Iterations, Translations, Poetry, and Music
Kartz Ucci’s (1961–2013) work was diverse in media and method. For all her ways of approaching ideas, she was often engaged in translation—between languages, between mediums, between technologies and emotions, between color and sound. Her own work was a translation, iteration after iteration. This made the process of creating her retrospective challenging, but ultimately deeply connected all of us who were involved with Kartz’s practice and with her mind. Which is the final piece? Do we realize this remaining unfinished work or show the last version? How do we envision what she would want for this show?
Kartz was always moving forward and always looking back, striving for new ways of approaching the subjects and concepts that drove her. She was not looking for the easy or the simple; she wanted the truthful and the meaningful. Her continued reinvestigation of the same projects was not a compulsion as much as it was a sign of her ongoing reflection on the world and her work.
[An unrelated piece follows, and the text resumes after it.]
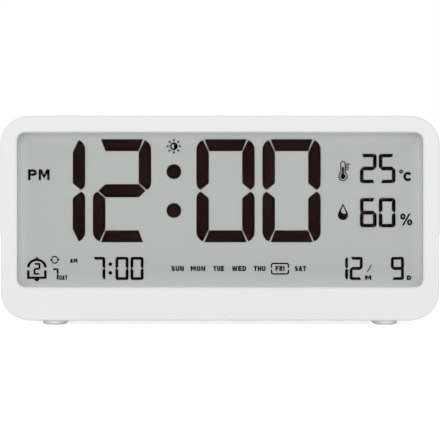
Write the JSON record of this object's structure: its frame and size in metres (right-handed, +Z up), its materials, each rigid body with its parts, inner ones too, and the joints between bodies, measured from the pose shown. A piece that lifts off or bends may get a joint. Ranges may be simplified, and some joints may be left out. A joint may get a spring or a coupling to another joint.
{
  "type": "thermometer hygrometer clock",
  "caption": "Rounded box desk clock with a wide segment display for time, temperature, humidity, alarm and date, a snooze bar on top, rear keys and a battery door.",
  "frame": {"origin": "under the middle of the case, on the surface that the feet stand on", "axes": "+X to the right seen from the front, +Y to the rear, the display looks along -Y, +Z up"},
  "size_m": [0.15, 0.036, 0.0715],
  "materials": {
    "case_plastic": "white moulded ABS with a fine satin texture",
    "key_plastic": "white moulded ABS, slightly greyer than the case",
    "rear_key_plastic": "light grey moulded ABS",
    "clear_acrylic": "clear moulded acrylic, polished",
    "display_glass": "clear float glass",
    "polarising_film": "thin grey polarising film",
    "display_ground": "grey-green reflecting polarising film",
    "segment_black": "switched-on liquid crystal, nearly black",
    "seal_resin": "cured sealing resin",
    "foam_black": "soft black foam",
    "white_film": "white matt film",
    "guide_acrylic": "clear acrylic with a printed dot pattern at the rear",
    "circuit_board": "green solder mask on glass-fibre board",
    "led_yellow": "white LED body with a yellow phosphor",
    "pin_metal": "tinned brass pin",
    "frame_plastic": "white moulded ABS, unseen inside the case",
    "zebra_rubber": "striped silicone contact rubber",
    "chip_resin": "black epoxy drop",
    "can_steel": "plated steel can",
    "capacitor_ceramic": "tan chip ceramic",
    "screw_steel": "zinc-plated steel",
    "switch_plastic": "black moulded switch housing",
    "plunger_plastic": "dark moulded nylon",
    "ribbon_film": "white ribbon cable film",
    "cell_jacket": "plain dark blue shrink sleeve on a steel can",
    "spring_steel": "nickel-plated spring wire",
    "contact_steel": "nickel-plated spring strip",
    "lead_red": "red PVC insulation",
    "lead_black": "black PVC insulation",
    "lead_grey": "grey PVC insulation",
    "sounder_plastic": "black moulded can",
    "sensor_plastic": "white sensor body",
    "bead_glass": "dark coated bead",
    "foot_rubber": "light grey translucent silicone rubber"
  },
  "bodies": {
    "case": {"alarm_digits": "segment_black", "backlight_board": "circuit_board", "backlight_leds": "led_yellow", "backlight_pins": "pin_metal", "battery_cells": "cell_jacket", "battery_contacts": "contact_steel", "battery_springs": "spring_steel", "board_capacitors": "capacitor_ceramic", "board_screws": "screw_steel", "case_screws": "screw_steel", "climate_digits": "segment_black", "date_digits": "segment_black", "diffuser_sheet": "white_film", "display_chip": "chip_resin", "display_frame": "frame_plastic", "display_lens": "clear_acrylic", "dust_gasket": "foam_black", "edge_seal": "seal_resin", "frame_screws": "screw_steel", "front_glass": "display_glass", "front_housing": "case_plastic", "front_polariser": "polarising_film", "humidity_sensor": "sensor_plastic", "key_board": "circuit_board", "key_ribbon": "ribbon_film", "key_switches": "switch_plastic", "light_guide": "guide_acrylic", "main_board": "circuit_board", "negative_lead": "lead_black", "positive_lead": "lead_red", "rear_board_screws": "screw_steel", "rear_cover": "case_plastic", "rear_glass": "display_glass", "rear_polariser": "display_ground", "reflector_sheet": "white_film", "rubber_feet": "foot_rubber", "sensor_board": "circuit_board", "sensor_leads": "lead_grey", "snooze_switch": "switch_plastic", "sounder": "sounder_plastic", "sounder_leads": "lead_grey", "thermistor": "bead_glass", "time_digits": "segment_black", "watch_crystal": "can_steel", "zebra_strip": "zebra_rubber"},
    "snooze_button": {"snooze_key": "key_plastic", "snooze_plunger": "plunger_plastic"},
    "mode_button": {"mode_key": "rear_key_plastic", "mode_plunger": "plunger_plastic"},
    "up_button": {"up_key": "rear_key_plastic", "up_plunger": "plunger_plastic"},
    "down_button": {"down_key": "rear_key_plastic", "down_plunger": "plunger_plastic"},
    "alarm_button": {"alarm_key": "rear_key_plastic", "alarm_plunger": "plunger_plastic"},
    "unit_button": {"unit_key": "rear_key_plastic", "unit_plunger": "plunger_plastic"},
    "battery_lid": {"battery_door": "case_plastic"}
  },
  "joints": [
    {"name": "snooze_press", "type": "slide", "parent": "case", "child": "snooze_button", "axis": [0, 0, -1], "range_m": [0, 0.0005], "stiffness_N_per_m": 1500},
    {"name": "mode_press", "type": "slide", "parent": "case", "child": "mode_button", "axis": [0, -1, 0], "range_m": [0, 0.0003], "stiffness_N_per_m": 1500},
    {"name": "up_press", "type": "slide", "parent": "case", "child": "up_button", "axis": [0, -1, 0], "range_m": [0, 0.0003], "stiffness_N_per_m": 1500},
    {"name": "down_press", "type": "slide", "parent": "case", "child": "down_button", "axis": [0, -1, 0], "range_m": [0, 0.0003], "stiffness_N_per_m": 1500},
    {"name": "alarm_press", "type": "slide", "parent": "case", "child": "alarm_button", "axis": [0, -1, 0], "range_m": [0, 0.0003], "stiffness_N_per_m": 1500},
    {"name": "unit_press", "type": "slide", "parent": "case", "child": "unit_button", "axis": [0, -1, 0], "range_m": [0, 0.0003], "stiffness_N_per_m": 1500},
    {"name": "door_swing", "type": "hinge", "parent": "case", "child": "battery_lid", "pos_m": [0, 0.018, 0.0103], "axis": [-1, 0, 0], "range_deg": [0, 85]}
  ]
}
There are things lost in translation, but there are things gained in it as well. Unexpected meanings and connections, the voice of the author, the very choice of what and when to translate inform the meaning of any work. As Ucci worked, each piece led to the next. She’dwant to use a new material to present a past work, or she would see a new thread to follow. She’d think of a bolder or subtler way to get to the same place, and sometimes she’d want to exhibit different versions of the same piece together.
This is not the mind of someone focused on an end result. She presented beautiful and fully realized installations and works in her life. At the same time, Ucci was always revisiting, reinvestigating, rehoning, and remaking her works. There is beauty in that—someone who is making work as if in sand to blow away, but who is using TVs and vinyl and sound instead. And who gets up the next day to begin/continue.
We all wish Kartz were here for this show. We’d all like to hear what she wants to do next—the latest idea or the latest reworking. I wish I could see all of the versions of an opera for one that she would have made if she’d had a longer life. How beautiful would it have been to see a show of each iteration in the gallery, full of life and energy and variety and repetition, one after the other?
I know she wasn’t finished with her work, but I also know she never would have been. This is just another iteration.